Given information:
= = =

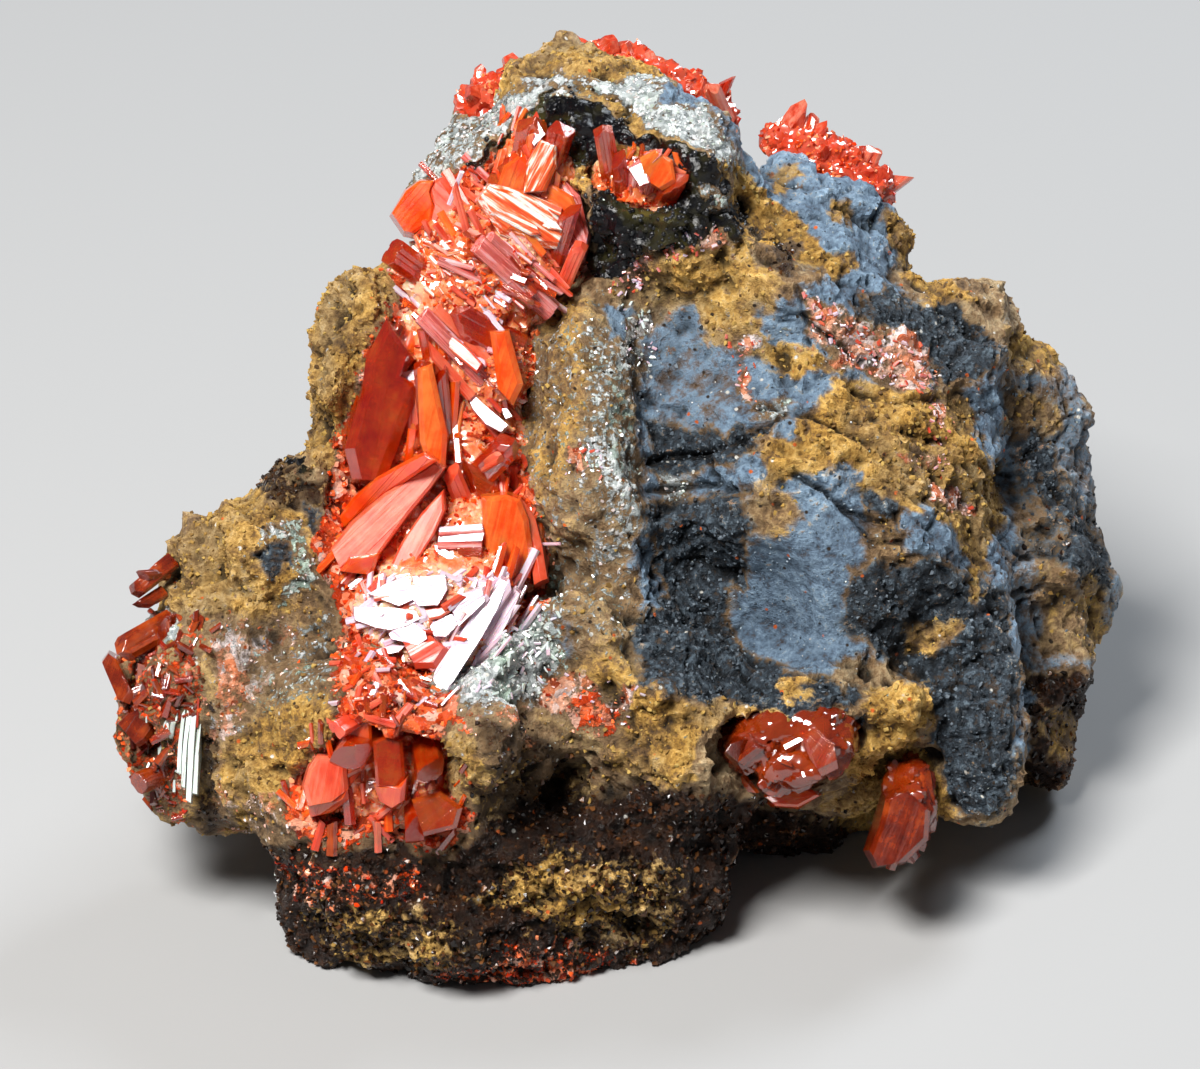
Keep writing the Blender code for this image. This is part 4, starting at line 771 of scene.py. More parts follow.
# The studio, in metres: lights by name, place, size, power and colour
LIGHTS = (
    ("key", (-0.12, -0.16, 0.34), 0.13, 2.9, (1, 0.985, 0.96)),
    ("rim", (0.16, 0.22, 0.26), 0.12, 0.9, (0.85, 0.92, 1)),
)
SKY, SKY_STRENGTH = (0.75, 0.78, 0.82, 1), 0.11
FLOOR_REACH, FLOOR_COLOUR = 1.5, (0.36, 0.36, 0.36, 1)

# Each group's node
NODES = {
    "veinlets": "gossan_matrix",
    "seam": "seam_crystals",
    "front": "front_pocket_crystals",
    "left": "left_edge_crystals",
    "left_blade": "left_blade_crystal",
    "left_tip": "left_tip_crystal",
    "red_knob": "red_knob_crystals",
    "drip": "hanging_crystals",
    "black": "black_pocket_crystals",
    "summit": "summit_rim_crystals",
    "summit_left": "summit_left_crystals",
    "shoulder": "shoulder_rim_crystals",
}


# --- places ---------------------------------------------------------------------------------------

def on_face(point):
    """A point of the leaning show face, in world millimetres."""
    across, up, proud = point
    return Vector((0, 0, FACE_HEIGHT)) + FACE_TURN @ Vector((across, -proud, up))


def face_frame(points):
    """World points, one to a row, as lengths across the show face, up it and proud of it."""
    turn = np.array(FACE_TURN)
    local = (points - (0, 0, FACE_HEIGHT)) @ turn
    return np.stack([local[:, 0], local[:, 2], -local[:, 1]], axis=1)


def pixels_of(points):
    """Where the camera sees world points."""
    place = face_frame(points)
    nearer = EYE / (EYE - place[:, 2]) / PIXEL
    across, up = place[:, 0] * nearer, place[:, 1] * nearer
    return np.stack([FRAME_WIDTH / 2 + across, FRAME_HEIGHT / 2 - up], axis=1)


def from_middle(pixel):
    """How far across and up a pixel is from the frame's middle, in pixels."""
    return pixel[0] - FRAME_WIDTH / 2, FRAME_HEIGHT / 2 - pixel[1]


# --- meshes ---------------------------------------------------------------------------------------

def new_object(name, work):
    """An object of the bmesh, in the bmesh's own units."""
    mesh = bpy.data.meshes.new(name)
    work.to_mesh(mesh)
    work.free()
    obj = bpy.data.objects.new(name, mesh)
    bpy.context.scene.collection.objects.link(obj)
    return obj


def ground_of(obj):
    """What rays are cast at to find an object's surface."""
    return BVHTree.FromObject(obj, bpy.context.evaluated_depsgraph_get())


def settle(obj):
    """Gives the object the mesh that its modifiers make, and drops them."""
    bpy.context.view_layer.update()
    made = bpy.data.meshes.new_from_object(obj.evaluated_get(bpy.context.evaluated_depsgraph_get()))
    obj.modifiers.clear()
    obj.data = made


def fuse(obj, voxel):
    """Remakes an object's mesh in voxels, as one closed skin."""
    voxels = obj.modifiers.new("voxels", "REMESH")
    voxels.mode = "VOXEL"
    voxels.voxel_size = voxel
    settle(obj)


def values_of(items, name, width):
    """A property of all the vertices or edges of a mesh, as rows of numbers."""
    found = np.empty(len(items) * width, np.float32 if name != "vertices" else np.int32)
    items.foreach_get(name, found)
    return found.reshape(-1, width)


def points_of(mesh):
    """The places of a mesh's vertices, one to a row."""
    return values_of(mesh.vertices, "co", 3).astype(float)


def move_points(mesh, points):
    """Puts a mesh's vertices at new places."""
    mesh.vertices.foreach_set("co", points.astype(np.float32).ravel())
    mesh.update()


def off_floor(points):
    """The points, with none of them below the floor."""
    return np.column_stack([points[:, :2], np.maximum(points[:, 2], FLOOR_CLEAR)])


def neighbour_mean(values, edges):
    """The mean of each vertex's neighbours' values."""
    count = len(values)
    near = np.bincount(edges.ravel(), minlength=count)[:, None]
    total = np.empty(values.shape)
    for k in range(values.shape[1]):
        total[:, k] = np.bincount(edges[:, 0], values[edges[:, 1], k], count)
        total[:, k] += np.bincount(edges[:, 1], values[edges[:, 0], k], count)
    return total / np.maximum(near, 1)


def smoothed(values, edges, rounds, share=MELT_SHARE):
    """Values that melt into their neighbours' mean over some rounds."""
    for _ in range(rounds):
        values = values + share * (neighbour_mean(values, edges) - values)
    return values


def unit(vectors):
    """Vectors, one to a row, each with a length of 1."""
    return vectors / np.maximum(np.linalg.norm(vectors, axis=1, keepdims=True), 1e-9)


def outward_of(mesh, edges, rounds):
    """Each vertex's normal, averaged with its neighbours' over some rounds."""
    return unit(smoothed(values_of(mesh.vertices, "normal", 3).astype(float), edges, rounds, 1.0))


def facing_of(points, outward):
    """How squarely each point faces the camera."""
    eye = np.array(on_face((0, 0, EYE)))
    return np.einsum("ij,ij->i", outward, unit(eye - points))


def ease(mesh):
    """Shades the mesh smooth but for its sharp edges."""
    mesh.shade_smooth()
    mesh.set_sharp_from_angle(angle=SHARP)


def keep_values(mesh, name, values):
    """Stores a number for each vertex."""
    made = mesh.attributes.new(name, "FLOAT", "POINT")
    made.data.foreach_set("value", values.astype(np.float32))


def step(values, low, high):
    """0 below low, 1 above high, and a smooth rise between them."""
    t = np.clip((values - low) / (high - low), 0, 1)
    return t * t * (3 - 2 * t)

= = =

Written task: Quote every line of the data, word for word.

Exercise output:
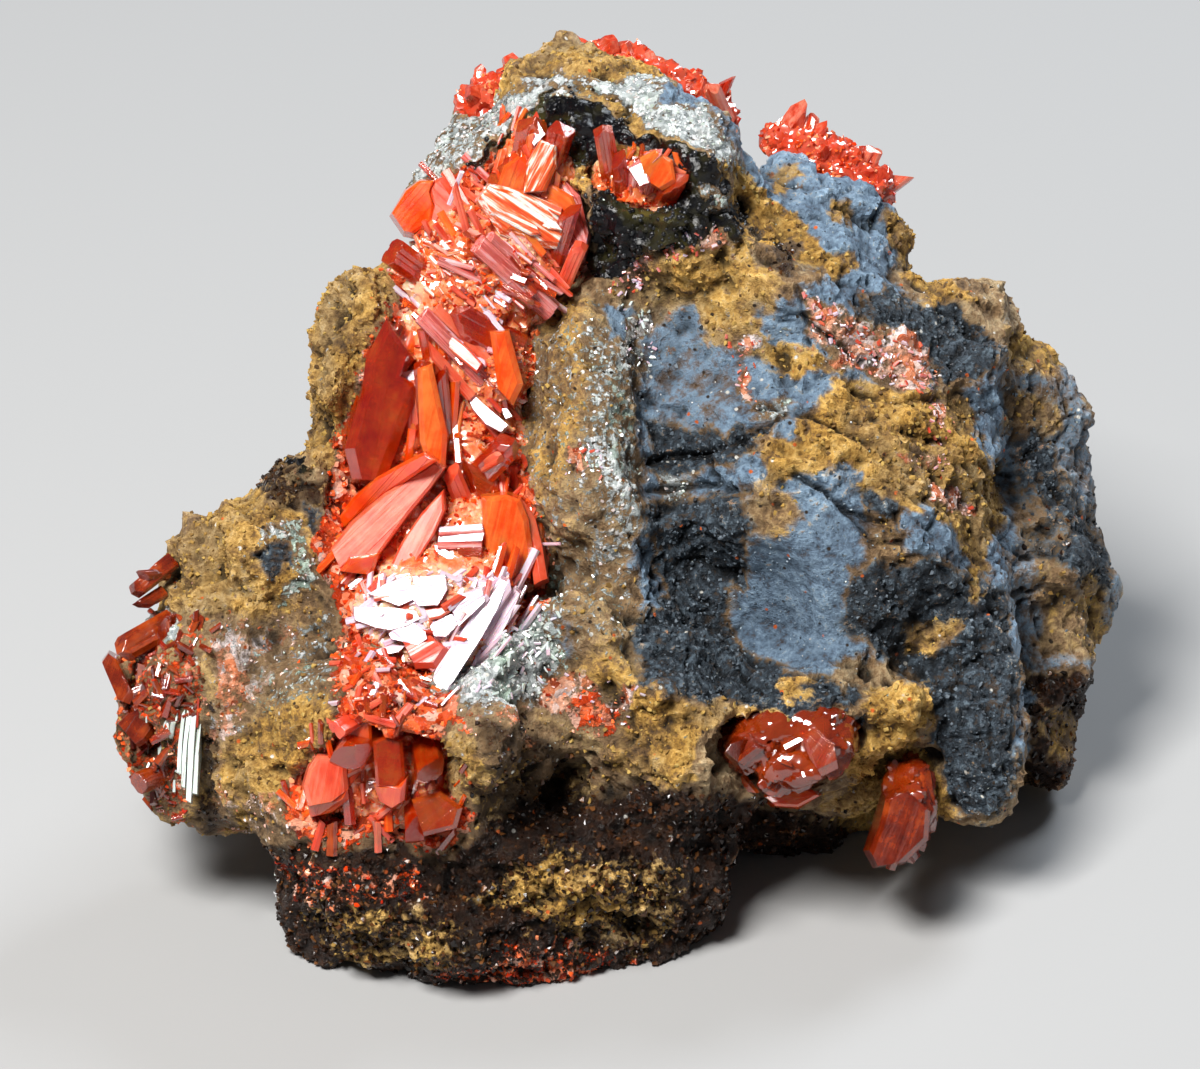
Keep writing the Blender code for this image. This is part 4, starting at line 771 of scene.py. More parts follow.
# The studio, in metres: lights by name, place, size, power and colour
LIGHTS = (
    ("key", (-0.12, -0.16, 0.34), 0.13, 2.9, (1, 0.985, 0.96)),
    ("rim", (0.16, 0.22, 0.26), 0.12, 0.9, (0.85, 0.92, 1)),
)
SKY, SKY_STRENGTH = (0.75, 0.78, 0.82, 1), 0.11
FLOOR_REACH, FLOOR_COLOUR = 1.5, (0.36, 0.36, 0.36, 1)

# Each group's node
NODES = {
    "veinlets": "gossan_matrix",
    "seam": "seam_crystals",
    "front": "front_pocket_crystals",
    "left": "left_edge_crystals",
    "left_blade": "left_blade_crystal",
    "left_tip": "left_tip_crystal",
    "red_knob": "red_knob_crystals",
    "drip": "hanging_crystals",
    "black": "black_pocket_crystals",
    "summit": "summit_rim_crystals",
    "summit_left": "summit_left_crystals",
    "shoulder": "shoulder_rim_crystals",
}


# --- places ---------------------------------------------------------------------------------------

def on_face(point):
    """A point of the leaning show face, in world millimetres."""
    across, up, proud = point
    return Vector((0, 0, FACE_HEIGHT)) + FACE_TURN @ Vector((across, -proud, up))


def face_frame(points):
    """World points, one to a row, as lengths across the show face, up it and proud of it."""
    turn = np.array(FACE_TURN)
    local = (points - (0, 0, FACE_HEIGHT)) @ turn
    return np.stack([local[:, 0], local[:, 2], -local[:, 1]], axis=1)


def pixels_of(points):
    """Where the camera sees world points."""
    place = face_frame(points)
    nearer = EYE / (EYE - place[:, 2]) / PIXEL
    across, up = place[:, 0] * nearer, place[:, 1] * nearer
    return np.stack([FRAME_WIDTH / 2 + across, FRAME_HEIGHT / 2 - up], axis=1)


def from_middle(pixel):
    """How far across and up a pixel is from the frame's middle, in pixels."""
    return pixel[0] - FRAME_WIDTH / 2, FRAME_HEIGHT / 2 - pixel[1]


# --- meshes ---------------------------------------------------------------------------------------

def new_object(name, work):
    """An object of the bmesh, in the bmesh's own units."""
    mesh = bpy.data.meshes.new(name)
    work.to_mesh(mesh)
    work.free()
    obj = bpy.data.objects.new(name, mesh)
    bpy.context.scene.collection.objects.link(obj)
    return obj


def ground_of(obj):
    """What rays are cast at to find an object's surface."""
    return BVHTree.FromObject(obj, bpy.context.evaluated_depsgraph_get())


def settle(obj):
    """Gives the object the mesh that its modifiers make, and drops them."""
    bpy.context.view_layer.update()
    made = bpy.data.meshes.new_from_object(obj.evaluated_get(bpy.context.evaluated_depsgraph_get()))
    obj.modifiers.clear()
    obj.data = made


def fuse(obj, voxel):
    """Remakes an object's mesh in voxels, as one closed skin."""
    voxels = obj.modifiers.new("voxels", "REMESH")
    voxels.mode = "VOXEL"
    voxels.voxel_size = voxel
    settle(obj)


def values_of(items, name, width):
    """A property of all the vertices or edges of a mesh, as rows of numbers."""
    found = np.empty(len(items) * width, np.float32 if name != "vertices" else np.int32)
    items.foreach_get(name, found)
    return found.reshape(-1, width)


def points_of(mesh):
    """The places of a mesh's vertices, one to a row."""
    return values_of(mesh.vertices, "co", 3).astype(float)


def move_points(mesh, points):
    """Puts a mesh's vertices at new places."""
    mesh.vertices.foreach_set("co", points.astype(np.float32).ravel())
    mesh.update()


def off_floor(points):
    """The points, with none of them below the floor."""
    return np.column_stack([points[:, :2], np.maximum(points[:, 2], FLOOR_CLEAR)])


def neighbour_mean(values, edges):
    """The mean of each vertex's neighbours' values."""
    count = len(values)
    near = np.bincount(edges.ravel(), minlength=count)[:, None]
    total = np.empty(values.shape)
    for k in range(values.shape[1]):
        total[:, k] = np.bincount(edges[:, 0], values[edges[:, 1], k], count)
        total[:, k] += np.bincount(edges[:, 1], values[edges[:, 0], k], count)
    return total / np.maximum(near, 1)


def smoothed(values, edges, rounds, share=MELT_SHARE):
    """Values that melt into their neighbours' mean over some rounds."""
    for _ in range(rounds):
        values = values + share * (neighbour_mean(values, edges) - values)
    return values


def unit(vectors):
    """Vectors, one to a row, each with a length of 1."""
    return vectors / np.maximum(np.linalg.norm(vectors, axis=1, keepdims=True), 1e-9)


def outward_of(mesh, edges, rounds):
    """Each vertex's normal, averaged with its neighbours' over some rounds."""
    return unit(smoothed(values_of(mesh.vertices, "normal", 3).astype(float), edges, rounds, 1.0))


def facing_of(points, outward):
    """How squarely each point faces the camera."""
    eye = np.array(on_face((0, 0, EYE)))
    return np.einsum("ij,ij->i", outward, unit(eye - points))


def ease(mesh):
    """Shades the mesh smooth but for its sharp edges."""
    mesh.shade_smooth()
    mesh.set_sharp_from_angle(angle=SHARP)


def keep_values(mesh, name, values):
    """Stores a number for each vertex."""
    made = mesh.attributes.new(name, "FLOAT", "POINT")
    made.data.foreach_set("value", values.astype(np.float32))


def step(values, low, high):
    """0 below low, 1 above high, and a smooth rise between them."""
    t = np.clip((values - low) / (high - low), 0, 1)
    return t * t * (3 - 2 * t)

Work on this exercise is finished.